Now, talk of the eurozone crisis bringing down the entire EU with it is clearly premature at this stage and, putting it in these terms, on either side of the debate, risks upping the stakes so far as to make the argument self-fulfilling.

However, with the fiscal union versus dismantling of the eurozone choice on the horizon (however distant) the politics of this issue are only going to get more fraught until politicians start addressing the genuine concerns of their citizens. Juppé's remarks are unlikely to help.


3 comments:

Idris Francis said...

Your comment is absolutely spot-on, and I would add only this:

The pretence that it was the EEC/EC/EU that prevented war in Europe was always nonsense, and propaganda aimed at those with no understanding whatever of such things. One thing the europhiles never told us was which European countries might have gone to war without had the EU not existed, and when. Lichtenstein v Luxembourg perhaps?

Further, Juppe's nonsense and so much else from the passing parade of self-selecting elite over 50 years - including incidentally Heath, who said on British TV "I have never understood why ordinary people bother their heads with such things - why don't they leave it to politicians?" serves only to confirm to yet more millions what has been all to obvious to many for decades, that the EU is not just undemocratic but positively anti-democratic and totally uninterested in the views of "ordinary" people. Even to the extent of enforcing decades of poverty on tens of millions of people in their attempts to keep alive their dream and our nightmare.

One thing above all they should realise - when push comes to shove, there are not tens but hundreds of millions of us and only a handful of them.
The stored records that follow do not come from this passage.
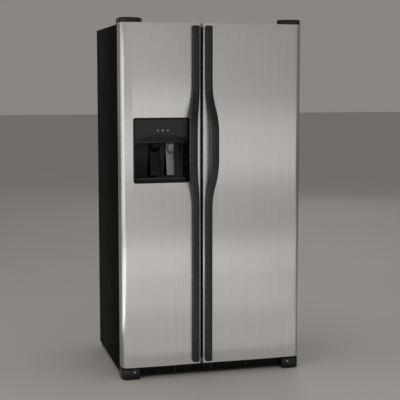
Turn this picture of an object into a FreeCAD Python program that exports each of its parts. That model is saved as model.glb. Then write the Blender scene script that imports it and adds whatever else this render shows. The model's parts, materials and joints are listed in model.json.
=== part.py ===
import FreeCAD, Part
import math
import os
import re
import Sketcher

# Side by side refrigerator: freezer on the left, fresh food on the right.
# Millimetres. +X is to the right seen from the front, the doors face -Y and +Z is up.
# The origin is on the floor, under the middle of the whole appliance.

DIMS = {
    # cabinet
    "overall_width": 914,
    "case_height": 1727,
    "case_floor": 25,
    "case_depth": 612,
    "steel": 1,
    "freezer_wall": 55,
    "fridge_wall": 50,
    "back_wall": 65,
    "top_wall": 60,
    "inner_floor": 120,
    "foam_floor": 90,
    "liner": 3,
    "divider": 50,
    "seam_offset": 55,
    "machine_depth": 230,
    "machine_height": 300,
    "step_wall": 45,
    # doors
    "door_thickness": 70,
    "door_floor": 60,
    "door_rise": 8,
    "gasket_gap": 8,
    "gasket_width": 12,
    "gasket_edge": 4,
    "gasket_top_gap": 15,
    "gasket_slack": 0.5,
    "seam_gap": 10,
    "edge_roll": 30,
    "seam_roll": 6,
    "door_bow": 3,
    "dike_depth": 35,
    "dike_wall": 24,
    "dike_drop": 392,
    "dike_rail": 30,
    "dike_swing_gap": 21,
    "dike_hinge_gap": 37,
    "dike_top_gap": 20,
    # hinges
    "hinge_inset": 25,
    "hinge_setback": 25,
    "pin_radius": 6,
    "pin_depth": 20,
    "running_gap": 0.05,
    "hinge_plate": 4,
    "hinge_lift": 2,
    "hinge_reach": 22,
    # handles
    "handle_width": 35,
    "handle_thick": 21,
    "handle_inset": 10,
    "handle_end_gap": 12,
    "handle_bow": 45,
    "handle_lean": 21,
    "bow_below": 137,
    "bow_above": 167,
    "bow_flat": 120,
    # dispenser: in from the freezer door's outer edge, its handle and the top of its dike
    "bezel_left": 62,
    "bezel_handle_gap": 12,
    "bezel_drop": 364,
    "bezel_height": 316,
    "bezel_round": 12,
    "bezel_proud": 3,
    "bezel_rim": 9,
    "recess_depth": 88,
    "visor_height": 120,
    "visor_bulge": 13,
    "visor_lip": 34,
    "shell_wall": 2.5,
    "ice_paddle_width": 51,
    "water_paddle_width": 39,
    "ice_paddle_place": -19,
    "water_paddle_place": 56,
    "shield_height": 42,
    "pivot_drop": 8,
    "paddle_hang": 155,
    "paddle_setback": 79,
    "paddle_lean": 28,
    "paddle_thick": 5,
    "paddle_pin": 2.5,
    "tray_thick": 8,
    "tray_edge": 26,
    "duct_width": 70,
    "duct_height": 70,
    "duct_front": 41,
    "duct_rear": 66,
    "button_radius": 9,
    "button_pitch": 25,
    "button_proud": 1.6,
    "button_gap": 0.4,
    "button_drop": 61,
    "button_place": 6,
    # toe area and feet
    "toe_floor": 8,
    "toe_height": 44,
    "toe_setback": 35,
    "corner_width": 90,
    "corner_floor": 4,
    "toe_row": 9,
    "toe_slot": 5,
    "toe_tab": 180,
    "toe_tab_half": 10,
    "roller_radius": 20,
    "roller_width": 16,
    "roller_inset": 52,
    "axle_radius": 4,
    "leg_radius": 5,
    "foot_radius": 15,
    # inside
    "shelf_thick": 14,
    "glass_thick": 4,
    "shelf_setback": 100,
    "shelf_side_gap": 2,
    "shelf_rim": 16,
    "shelf_groove": 4,
    "ledge_reach": 10,
    "ledge_height": 12,
    "drawer_wall": 3,
    "drawer_setback": 100,
    "drawer_height": 190,
    "scoop_inset": 60,
    "duct_wall": 3,
    "coil_space": 60,
    "ice_bin_height": 145,
    "ice_bin_inset": 12,
    "ice_maker_lift": 180,
    "ice_maker_height": 90,
    "ice_maker_length": 200,
    "ice_well_pitch": 28,
    "ice_well_length": 22,
    "evaporator_height": 300,
    "evaporator_fan_drop": 95,
    "control_half": 110,
    "control_setback": 190,
    "control_length": 110,
    "control_height": 44,
    "lamp_half": 55,
    "lamp_setback": 100,
    "lamp_length": 60,
    "lamp_height": 14,
    "bin_reach": 75,
    "bin_height": 90,
    "bin_wall": 2.5,
    "dairy_height": 115,
    "knob_radius": 17,
    "knob_spacing": 48,
    "fan_radius": 52,
    "hub_radius": 14,
    "fan_across": 28,
    "fan_arm": 12,
    # machine space, from the middle and from the sides
    "compressor_across": -230,
    "compressor_half": 80,
    "compressor_foot": 66,
    "condenser_left": 110,
    "condenser_right": 340,
    "condenser_half": 45,
    "gland_inset": 77,
    "gland_drop": 100,
    "gland_radius": 11,
    "cord_radius": 4.25,
    "valve_inset": 57,
    "valve_drop": 120,
    "valve_outlet": 5.56,
    "machine_slot_pitch": 225,
    "machine_slot_length": 130,
    "machine_row": 16,
    "machine_slot": 6,
    "machine_screw_inset": 12,
    "machine_screw_across": 120,
    # cover over each top hinge
    "cover_width": 117,
    "cover_length": 100,
    "cover_rise": 24,
    "cover_wall": 2.5,
    "cover_corner": 34,
    "cover_tail": 75,
    "cover_screw_inset": 62,
    "cover_screw_setback": 14,
    "corner_screw_drop": 14,
    "screw_radius": 2,
    "screw_head": 4.5,
}

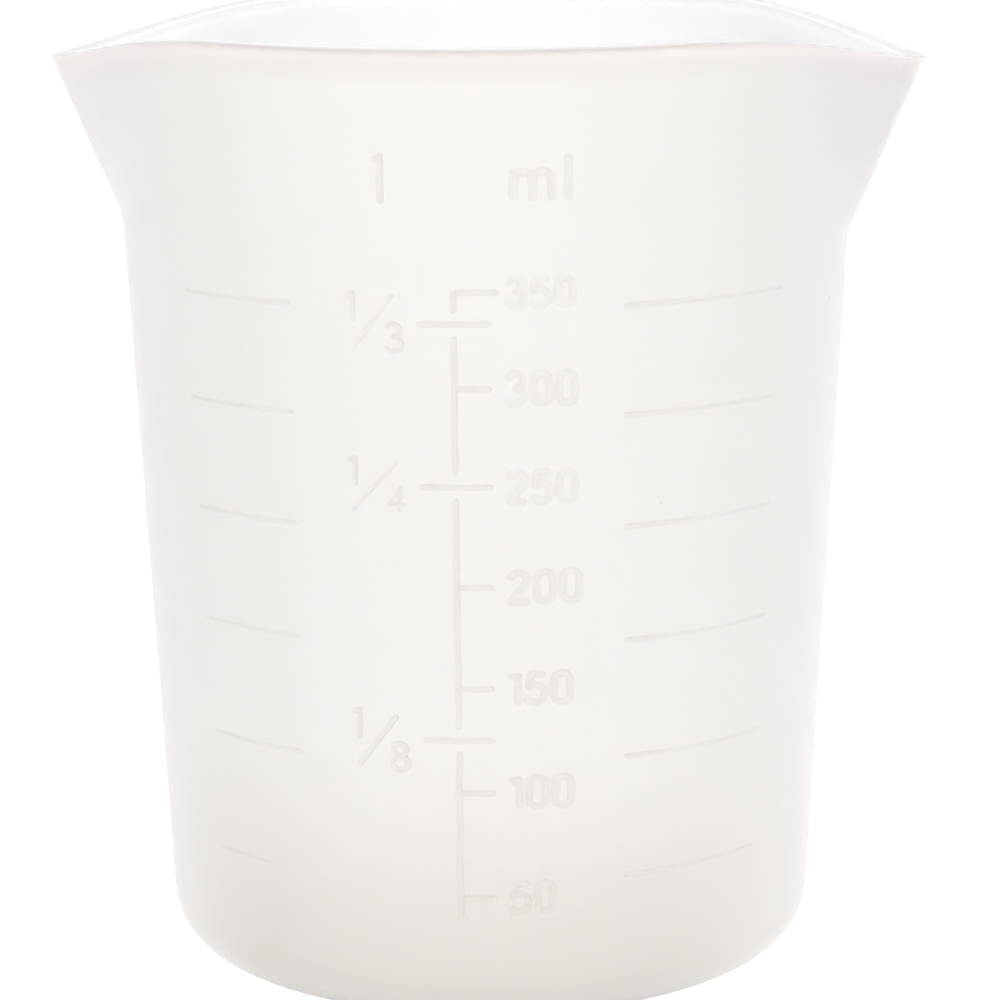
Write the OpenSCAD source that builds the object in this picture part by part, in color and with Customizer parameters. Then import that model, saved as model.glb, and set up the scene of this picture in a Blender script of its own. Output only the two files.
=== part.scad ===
// Soft translucent resin mixing cup with two pouring spouts and a raised volume scale.
// Millimetres. +Z is up, the origin is the centre of the underside,
// the scale faces -Y and the spouts point along +X and -X.

/* [Cup] */
// Outer diameter of the straight wall, carried down to the table
base_d = 74; // [66:0.5:78]
// Outer diameter of the rim between the spouts
rim_d = 85.4; // [82:0.2:92]
// Height of the rim over the table
rim_h = 108.3; // [98:0.1:125]
// Thickness of the wall, measured level
wall = 1.9; // [1.2:0.1:2.6]
// Thickness of the floor
floor_t = 2.6; // [1.6:0.1:4]
// Outside radius from the wall into the underside
corner_r = 7.3; // [4:0.1:10]
// Inside radius from the wall into the floor
inner_corner_r = 6.3; // [3:0.1:9]
// Size of the softened edges of the rim
rim_edge = 0.4; // [0.2:0.1:0.6]

/* [Spouts] */
// Distance from one spout's tip to the other's
spout_span = 99.5; // [95:0.5:106]
// Height over which a spout grows out of the wall, up to the rim
spout_drop = 24.4; // [16:0.2:26]
// Depth of the tip of a spout below the rim
spout_dip = 5.1; // [2:0.1:7]
// Angle from a spout's middle over which the rim dips
dip_angle = 55; // [40:1:70]
// Power of the rim's curve into the dip, where 1 is straight
dip_power = 1.83; // [1.2:0.01:2.6]
// Radius of a spout's nose, seen from above
nose_r = 9; // [4:0.5:12]
// Half of the height of the bend where a spout starts
spout_bend = 0.5; // [0.3:0.1:1]

/* [Scale] */
// Width of the raised marks
mark_w = 0.65; // [0.4:0.05:1]
// Height of the raised marks over the wall
mark_relief = 0.3; // [0.2:0.05:0.5]
// Length of a tick, from the middle of the scale's spine
tick_l = 3.95; // [2:0.05:6]
// Length of the topmost tick, from the middle of the spine
top_tick_l = 4.8; // [2:0.05:6]
// Break in the spine above and below a litre tick
spine_gap = 1.2; // [0.8:0.1:2]
// Length of the spine below its lowest tick
spine_tail = 2.2; // [1:0.1:4]
// Step of volume from one measuring ring to the next, in millilitres
ring_step = 56.8; // [50:0.1:57]
// Clear arc along the wall from the spine to a ring
ring_gap = 18.2; // [15:0.1:22]
// Angle from the front at which the rings end
ring_end = 62; // [45:1:75]

/* [Hidden] */
RING_COUNT = 6;
ML_MARKS = [50, 100, 150, 200, 300, 350];
LITRE_MARKS = [["eighth", 1000 / 8], ["quarter", 1000 / 4], ["third", 1000 / 3]];
SIDES = ["left", "right"];
SPINE_COUNT = len(LITRE_MARKS) + 1;

FRONT = -90;
CURVE_FN = 180;
// Steps of an arc in a wall profile
ARC_STEPS = 10;
// The spouted collar stands this deep in the wall below it, drawn in by this much
COLLAR_SEAT = 0.4;
COLLAR_INSET = 0.05;
// Clear wall between the topmost mark and the collar
COLLAR_CLEAR = 0.2;

slope = (rim_d - base_d) / 2 / rim_h;
lean = atan(slope);

function wall_r(z) = base_d / 2 + slope * z;
function bore_r(z) = wall_r(z) - wall;
function arc_angle(length, z) = length / wall_r(z) * 180 / PI;

// Volume in mm3 that the inside corner takes away from a sharp-cornered cone
corner_volume = 2 * PI * (bore_r(floor_t) - inner_corner_r / 4) * (1 - PI / 4) * pow(inner_corner_r, 2);

// Height at which the cup holds a volume in millilitres
function mark_z(ml) = let (
    filled = 1000 * ml + corner_volume,
    surface_r = pow(3 * slope * filled / PI + pow(bore_r(floor_t), 3), 1 / 3)
) (surface_r + wall - base_d / 2) / slope;

top_mark = ML_MARKS[len(ML_MARKS) - 1];
// Height of a spout's furthest point, under the softened edge of its tip
tip_z = rim_h - spout_dip - rim_edge;
// The spouts stay above the scale
collar_z = max(rim_h - spout_drop - spout_bend, mark_z(top_mark) + mark_w / 2 + COLLAR_CLEAR);
spout_z = collar_z + spout_bend;
spout_lean = (spout_span / 2 - wall_r(tip_z)) / (tip_z - spout_z);

// Distance of a spout's middle line outside the round wall
function spread(z) = let (rise = z - spout_z) spout_lean * (
    rise < -spout_bend ? 0
    : rise > spout_bend ? rise
    : pow(rise + spout_bend, 2) / (4 * spout_bend)
);

// Outline seen from above: a circle of radius r and a nose circle that reaches tip,
// joined by the lines that touch both. The angle a is counted from the spout's middle.
function outline(a, r, tip, nose) = let (
    centre = tip - nose,
    touch = acos(min(1, (r - nose) / centre)),
    nose_a = atan2(nose * sin(touch), centre + nose * cos(touch))
) a < nose_a ? centre * cos(a) + sqrt(pow(nose, 2) - pow(centre * sin(a), 2))
    : a < touch ? r / cos(touch - a)
    : r;

function spout_angle(turn) = abs((turn + 90) % 180 - 90);
function rim_z(a) = rim_h - spout_dip * pow(max(0, 1 - a / dip_angle), dip_power);

// A point of the collar, at a depth inside the outer surface
function collar_point(turn, z, depth) = let (
    r = outline(spout_angle(turn), wall_r(z) - depth, wall_r(z) + spread(z) - depth, nose_r - depth)
) [r * cos(turn), r * sin(turn), z];

// Arc from a start angle to an end angle round a centre in a profile
function arc(centre, r, from, to) = [
    for (i = [0 : ARC_STEPS]) let (a = from + (to - from) * i / ARC_STEPS)
        [centre[0] + r * cos(a), centre[1] + r * sin(a)]
];

// Centre of the arc of radius r that touches a floor at height z and a leaning wall
function corner_centre(wall_at_zero, z, r) = [wall_at_zero + slope * (z + r) - r / cos(lean), z + r];

// Floor, corner and straight wall, turned about the axis
module straight_body() {
    rotate_extrude($fn = CURVE_FN)
        polygon(concat(
            [[0, 0]],
            arc(corner_centre(base_d / 2, 0, corner_r), corner_r, -90, -lean),
            [[wall_r(collar_z), collar_z], [bore_r(collar_z), collar_z]],
            arc(corner_centre(base_d / 2 - wall, floor_t, inner_corner_r), inner_corner_r, -lean, -90),
            [[0, floor_t]]
        ));
}

// Turns at which the collar has a column of points, close together at the noses
NOSE_STEPS = 6;
NOSE_STEP_ANGLE = 1.5;
SIDE_STEPS = 19;
side_start = NOSE_STEPS * NOSE_STEP_ANGLE;
quarter = concat(
    [for (i = [0 : NOSE_STEPS - 1]) i * NOSE_STEP_ANGLE],
    [for (i = [0 : SIDE_STEPS]) side_start + (90 - side_start) * i / SIDE_STEPS]
);
last = len(quarter) - 1;
turns = concat(
    quarter,
    [for (i = [last - 1 : -1 : 0]) 180 - quarter[i]],
    [for (i = [1 : last]) 180 + quarter[i]],
    [for (i = [last - 1 : -1 : 1]) 360 - quarter[i]]
);

// Shares of the collar's height at which it has a row of points
COLLAR_LEVELS = [0.02, 0.05, 0.1, 0.25, 0.4, 0.55, 0.7, 0.85, 1];

function collar_row(level, depth) = [
    for (turn = turns)
        let (top = rim_z(spout_angle(turn)) - rim_edge)
        collar_point(turn, collar_z + level * (top - collar_z), depth)
];
function rim_row(depth) = [for (turn = turns) collar_point(turn, rim_z(spout_angle(turn)), depth)];
function seat_row(z, depth) = [for (turn = turns) collar_point(turn, z, depth)];

// Wall and rim with both spouts, as rows of points from the outside over the rim to the inside
module spouted_collar() {
    rows = concat(
        [seat_row(collar_z - COLLAR_SEAT, COLLAR_INSET), seat_row(collar_z, COLLAR_INSET)],
        [for (level = COLLAR_LEVELS) collar_row(level, 0)],
        [rim_row(rim_edge), rim_row(wall - rim_edge)],
        [for (i = [len(COLLAR_LEVELS) - 1 : -1 : 0]) collar_row(COLLAR_LEVELS[i], wall)],
        [seat_row(collar_z, wall - COLLAR_INSET), seat_row(collar_z - COLLAR_SEAT, wall - COLLAR_INSET)]
    );
    n = len(turns);
    m = len(rows);
    polyhedron(
        points = [for (row = rows) each row],
        faces = [
            for (i = [0 : m - 1]) for (j = [0 : n - 1])
                let (
                    a = i * n + j,
                    b = i * n + (j + 1) % n,
                    c = (i + 1) % m * n + (j + 1) % n,
                    d = (i + 1) % m * n + j
                )
                each [[a, d, c], [a, c, b]]
        ]
    );
}

module cup_shell() {
    color([0.95, 0.94, 0.93, 0.9])
        union() {
            straight_body();
            spouted_collar();
        }
}

// Raised strip on the wall, from one height to another and from one angle to another
module strip(z_low, z_high, from, to) {
    draft = min(mark_relief, mark_w) / 4;
    color([0.87, 0.86, 0.85])
        rotate([0, 0, FRONT + from])
            rotate_extrude(angle = to - from, $fn = CURVE_FN)
                polygon([
                    [wall_r(z_low), z_low],
                    [wall_r(z_low) + mark_relief, z_low + draft],
                    [wall_r(z_high) + mark_relief, z_high - draft],
                    [wall_r(z_high), z_high]
                ]);
}

module level_strip(ml, from, to) {
    strip(mark_z(ml) - mark_w / 2, mark_z(ml) + mark_w / 2, from, to);
}

// The spine is as wide as the other marks at the wall's middle height
spine_half_angle = arc_angle(mark_w / 2, rim_h / 2);
spine_stops = concat(
    [mark_z(ML_MARKS[0]) - spine_tail - spine_gap],
    [for (mark = LITRE_MARKS) mark_z(mark[1])],
    [mark_z(top_mark) + mark_w / 2 + spine_gap]
);

module spine(i) {
    strip(
        spine_stops[i - 1] + spine_gap,
        spine_stops[i] - spine_gap,
        -spine_half_angle,
        spine_half_angle
    );
}

module millilitre_tick(ml) {
    length = ml == top_mark ? top_tick_l : tick_l;
    level_strip(ml, spine_half_angle, arc_angle(length, mark_z(ml)));
}

module litre_tick(ml) {
    half = arc_angle(tick_l, mark_z(ml));
    level_strip(ml, -half, half);
}

module ring(side, i) {
    ml = i * ring_step;
    start = arc_angle(ring_gap, mark_z(ml));
    if (side == "left")
        level_strip(ml, -ring_end, -start);
    else
        level_strip(ml, start, ring_end);
}

cup_shell();
for (i = [1 : SPINE_COUNT])
    spine(i);
for (ml = ML_MARKS)
    millilitre_tick(ml);
for (mark = LITRE_MARKS)
    litre_tick(mark[1]);
for (side = SIDES) for (i = [1 : RING_COUNT])
    ring(side, i);
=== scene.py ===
"""A soft silicone cup for mixing resin, with two pouring spouts and a raised volume scale."""

import math

import bpy
from mathutils import Matrix, Vector


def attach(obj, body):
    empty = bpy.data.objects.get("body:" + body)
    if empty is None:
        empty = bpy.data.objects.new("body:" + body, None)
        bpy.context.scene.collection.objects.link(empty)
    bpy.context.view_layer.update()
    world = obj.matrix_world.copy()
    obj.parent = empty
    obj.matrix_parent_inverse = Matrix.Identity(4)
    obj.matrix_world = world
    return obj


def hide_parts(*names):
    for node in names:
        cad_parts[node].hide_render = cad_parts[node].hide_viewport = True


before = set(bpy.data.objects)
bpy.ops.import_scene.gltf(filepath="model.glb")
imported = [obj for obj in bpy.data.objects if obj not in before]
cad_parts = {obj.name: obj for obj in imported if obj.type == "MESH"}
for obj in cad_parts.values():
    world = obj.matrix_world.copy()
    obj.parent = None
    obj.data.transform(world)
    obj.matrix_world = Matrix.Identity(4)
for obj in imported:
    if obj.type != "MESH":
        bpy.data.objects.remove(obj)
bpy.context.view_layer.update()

MM = 0.001

# Cup body
# The real piece is one thick, milky moulding of soft silicone: floor, rounded foot, tapered wall
# and two spouts that are pulled out of the wall under the rim. It is cast in a closed mould, so
# its edges are softened and its skin is satin. Here a profile is swept round the axis by a rule.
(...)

As Sir Richard Body MP replied to a constituent who had complained about our involvement in the EU, "This will not be settled here in Parliament but on the streets". As indeed it will be, before very much longer.

AuntyEUnice said...

Emotive twaddle. Wars require conscription and the youth of today just won't play their silly games. Those few that would come forward would spend all their time running around arresting those who wouldn't.

Rollo said...

The trouble is that no one can create a credible reason for maintaining this political construct called the common currency; it clearly is doomed. So those politicos who dream of the superstate, and the gravy train that goes with it, are forced to find other arguments for maintaining the Euro. Equally fictitious, though. Leave the EU to keep the peace and we'll have more Srebrinicas.